There doesn’t seem to be any downside for the people who don’t wish to have their vote published. They’d be in the same situation they’re in now. That being said, I think that many, many people would happily publish their vote to safeguard their democratic system. I would. Most young people I know would do it in a heartbeat. In fact, I can’t think of anyone who wouldn’t have their vote published.

Anyway, it’s really not that different than having political signs in the front yard of your house, is it? When you have bumper stickers or posters or signs, people know who you voted for anyway. This way not only will others know who you voted for, you will finally be confident that you know who you voted for.

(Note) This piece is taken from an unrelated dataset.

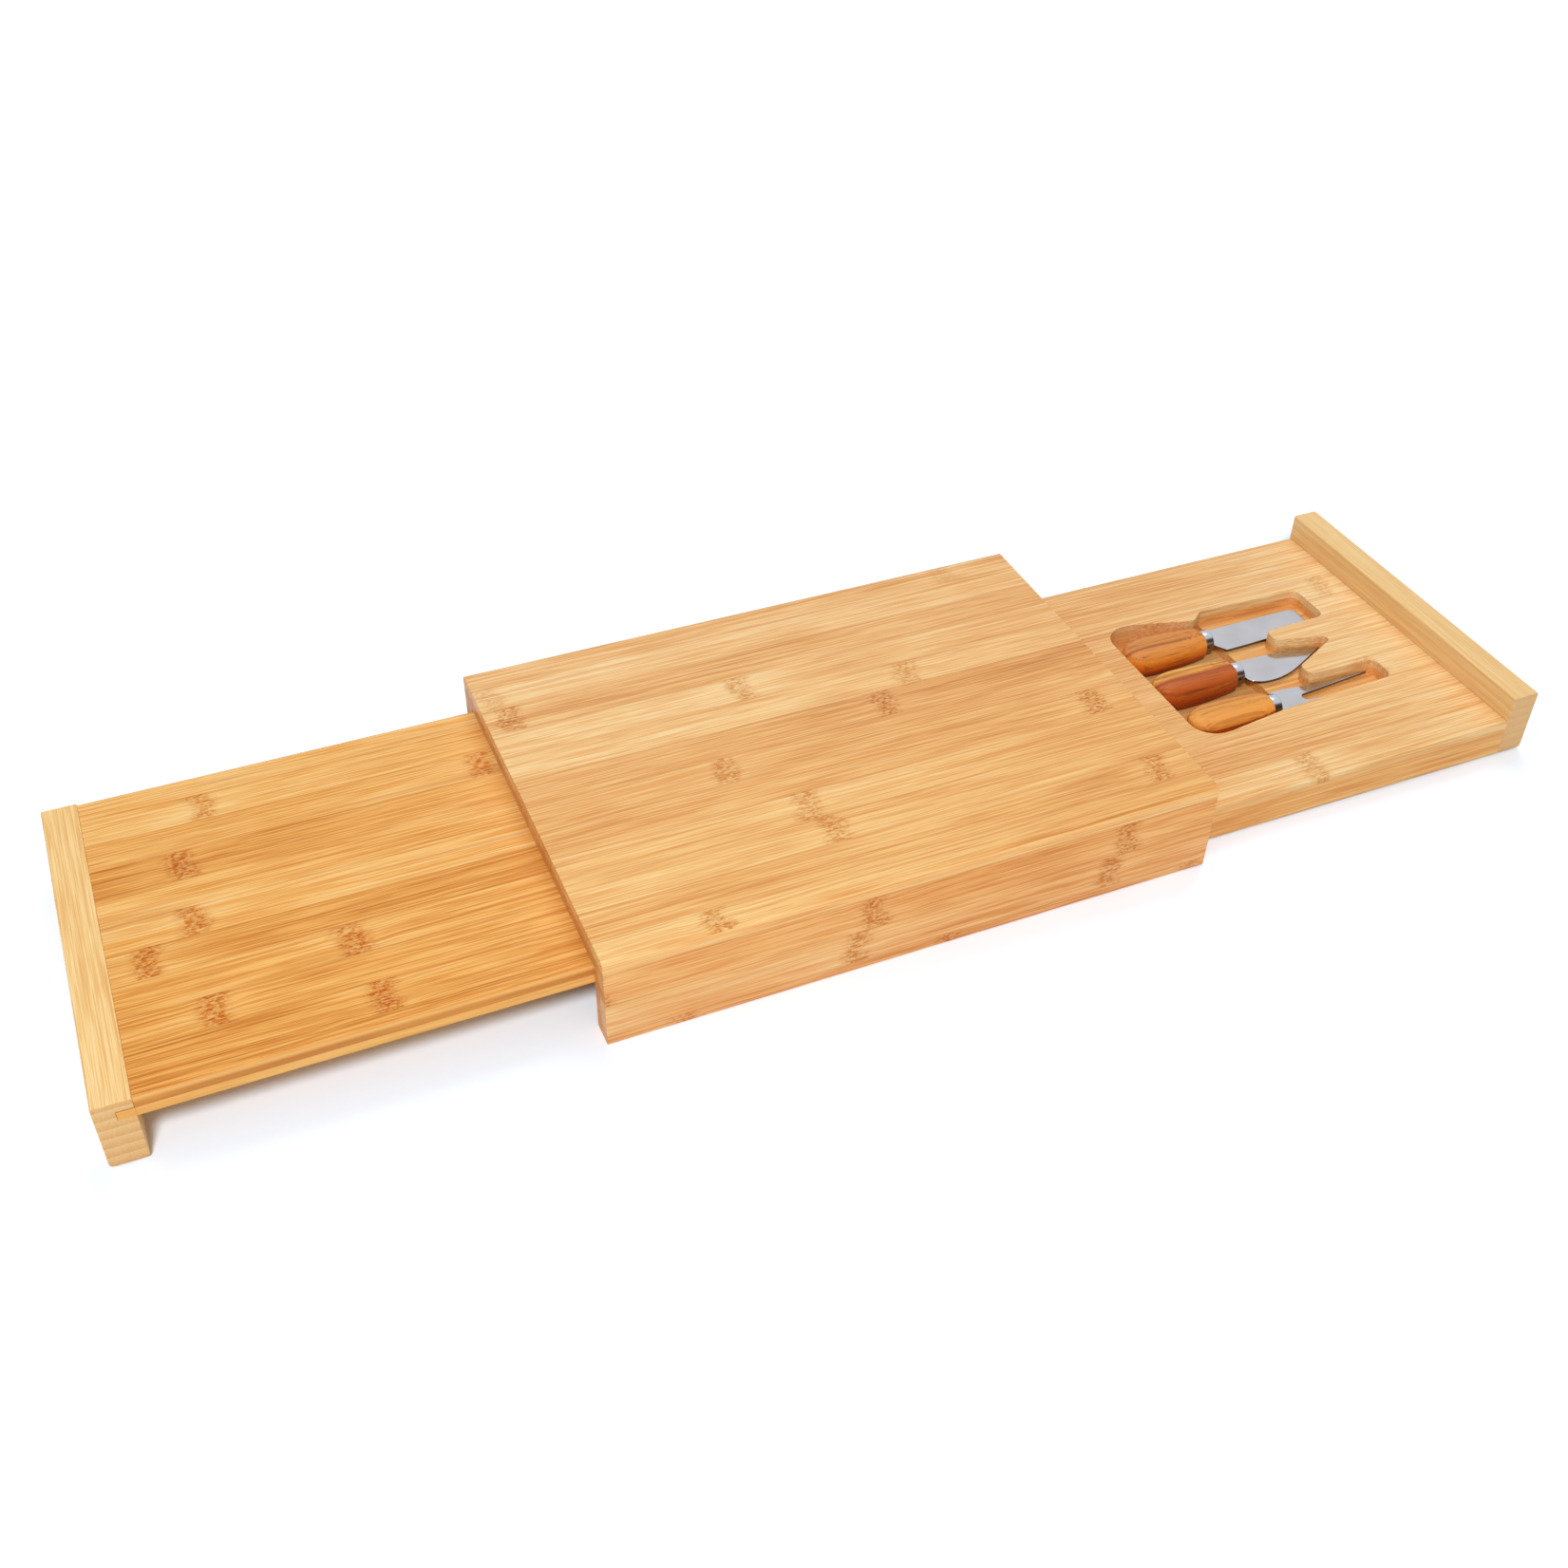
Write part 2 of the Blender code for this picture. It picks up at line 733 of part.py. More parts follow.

I have received a couple of criticisms of this idea and I think they’re both pretty weak.

Firstly, someone claimed that votes could be bought because the buyer would be able to verify the sale.  This could feasibly happen on a small scale, but it just wouldn’t be worth it.  If we look at the New Hampshire situation, we’re talking about a discrepancy of tens of thousands of votes.  For a vote buying scam to be a serious threat you need to convince me that someone can make contact with tens of thousands of individuals, offer money for their votes, pay the money after the election and not come to the attention of any authorities anywhere.  So, when it comes to vote buying, I ain’t buying it.

The second concern was about voter intimidation.  If people’s votes are public then they can be threatened, or strong-armed into voting a certain way.  Again, I’m not buying.  The numbers of people involved are the issue again.  You need to be able to make a credible threat against tens of thousands of individuals and not have anyone report the blackmail to the authorities.  That’s simply unrealistic.

I think the problem here is that people are sweating the small stuff at the expense of the massive.  Yes, you might have some tiny incidents of voter manipulation, but there will be vastly less potential for vote manipulation than exists today, under the broken, secret system.

Shine the light in, let the cockroaches scurry away.  Down with secrecy!